Senior site reliability engineer (UK)

Summary

The Meraki cloud serves millions of customer devices from 8 datacentres around the world.

Technology Interest: Cloud and Data Center, Networking, Software Development, Testing

Area of interest: Engineer - Software

Job type: Professional

The Meraki cloud serves millions of customer devices from 8 datacentres around the world. As a Senior Site Reliability Engineer on the Observability team you will be responsible for designing useful, scalable and secure monitoring systems that make sure we stay online. You’re passionate about data, and about using automation to raise the bar.

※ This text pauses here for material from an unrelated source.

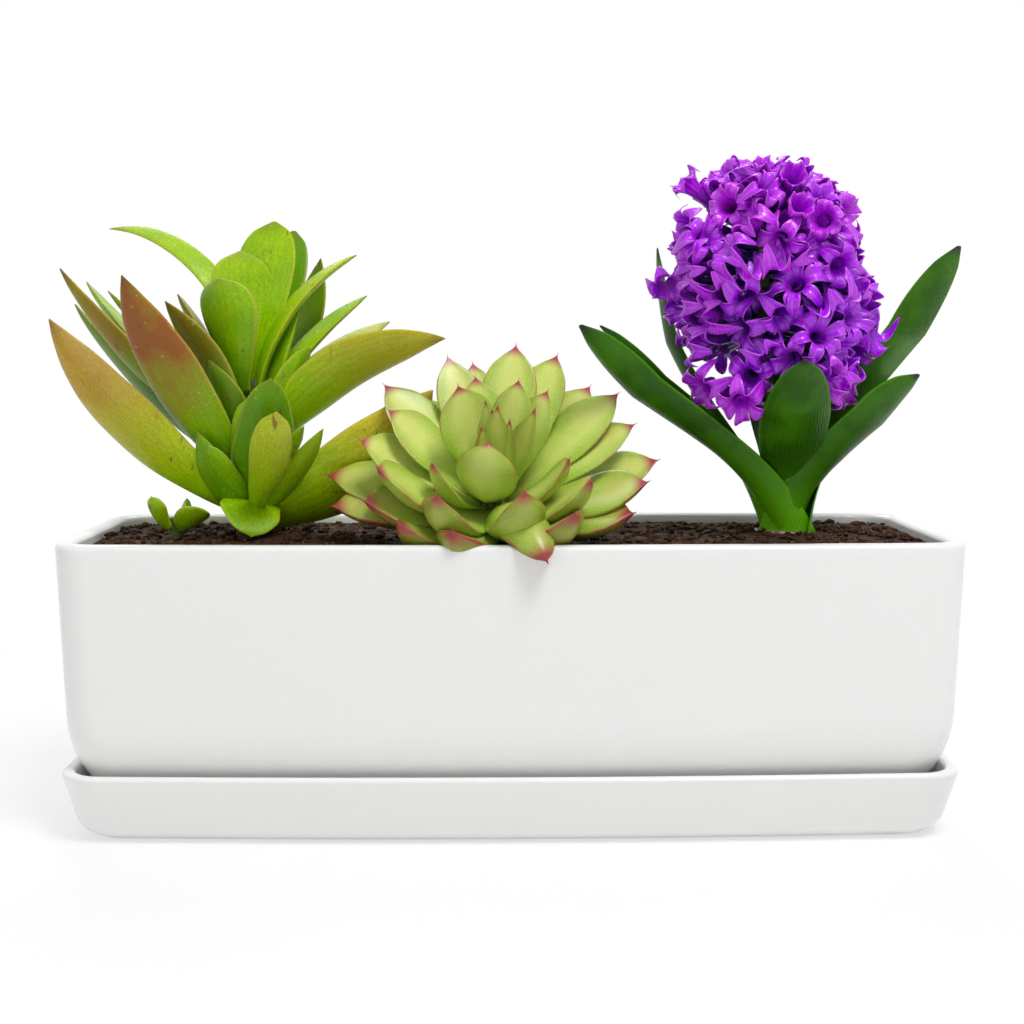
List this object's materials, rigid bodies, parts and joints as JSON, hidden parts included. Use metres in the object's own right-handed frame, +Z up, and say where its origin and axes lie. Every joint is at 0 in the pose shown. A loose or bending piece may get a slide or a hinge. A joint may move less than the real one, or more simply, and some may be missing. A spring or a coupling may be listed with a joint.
{
  "type": "planted trough planter with saucer",
  "caption": "White glazed rectangular planter on a matching drip saucer, planted with two succulents and a purple hyacinth.",
  "frame": {"origin": "centre of the saucer's underside, on the surface it stands on", "axes": "+X along the trough to the right, +Y to the back, +Z up"},
  "size_m": [0.3431, 0.1258, 0.2483],
  "materials": {
    "white_glaze": "white glaze, soft gloss",
    "mesh_plastic": "matte, moulded",
    "soil": "damp, granular",
    "stem_brown": "dry, fibrous",
    "fan_green": "waxy leaf with a red-brown blush",
    "rosette_green": "waxy leaf with magenta tips",
    "strap_green": "glossy leaf with fine veins",
    "bulb_skin": "dry papery skin",
    "petal_violet": "satin petals"
  },
  "bodies": {
    "saucer": {"saucer": "white_glaze"},
    "planter": {"drain_meshes": "mesh_plastic", "fan_leaf_arching_left": "fan_green", "fan_leaf_arching_right": "fan_green", "fan_leaf_crown_back": "fan_green", "fan_leaf_crown_front": "fan_green", "fan_leaf_crown_middle": "fan_green", "fan_leaf_crown_shade": "fan_green", "fan_leaf_front_blade": "fan_green", "fan_leaf_front_large": "fan_green", "fan_leaf_front_left_slim": "fan_green", "fan_leaf_front_oval": "fan_green", "fan_leaf_front_paddle": "fan_green", "fan_leaf_front_right_slim": "fan_green", "fan_leaf_front_small": "fan_green", "fan_leaf_inner_front_left": "fan_green", "fan_leaf_inner_left": "fan_green", "fan_leaf_left_back": "fan_green", "fan_leaf_left_large": "fan_green", "fan_leaf_left_shade": "fan_green", "fan_leaf_left_small": "fan_green", "fan_leaf_left_upper": "fan_green", "fan_leaf_right_back": "fan_green", "fan_leaf_right_large": "fan_green", "fan_leaf_right_low": "fan_green", "fan_leaf_right_shade": "fan_green", "fan_leaf_right_slim": "fan_green", "fan_offset_leaves": "fan_green", "fan_offset_stem": "stem_brown", "fan_stem": "stem_brown", "hyacinth_bulb": "bulb_skin", "hyacinth_florets_bottom": "petal_violet", "hyacinth_florets_lower": "petal_violet", "hyacinth_florets_middle": "petal_violet", "hyacinth_florets_top": "petal_violet", "hyacinth_florets_upper": "petal_violet", "hyacinth_leaf_back_left": "strap_green", "hyacinth_leaf_back_upright": "strap_green", "hyacinth_leaf_front_broad": "strap_green", "hyacinth_leaf_left_inner": "strap_green", "hyacinth_leaf_left_long": "strap_green", "hyacinth_leaf_right_long": "strap_green", "hyacinth_leaf_right_short": "strap_green", "hyacinth_scape": "strap_green", "planter_pot": "white_glaze", "potting_soil": "soil", "rosette_leaves_back": "rosette_green", "rosette_leaves_front": "rosette_green", "rosette_leaves_heart": "rosette_green", "rosette_leaves_inner": "rosette_green", "rosette_leaves_left": "rosette_green", "rosette_leaves_right": "rosette_green", "rosette_stem": "stem_brown"}
  },
  "joints": [
    {"name": "planter_lift", "type": "slide", "parent": "saucer", "child": "planter", "axis": [0, 0, 1], "range_m": [0, 0.05]}
  ]
}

In this role you will join a small engineering team that is based out of our office in London, UK. You will lead the design, development and operational aspects of the monitoring, log/event collection, and metric processing systems which support our private cloud. We believe in automating manual tasks with the right tools.

As SREs at Meraki we are responsible for building and scaling the cloud that supports millions of Meraki devices across the world. Meraki’s customer base has grown by a factor of 2-3 every year, serving more than 4 billion HTTP requests per day across six datacentres. Our customers depend on our products to run their critical infrastructure of network switches, security appliances, wireless APs and security cameras. We embrace the *nix way, automate away tedious tasks and build infrastructure as code.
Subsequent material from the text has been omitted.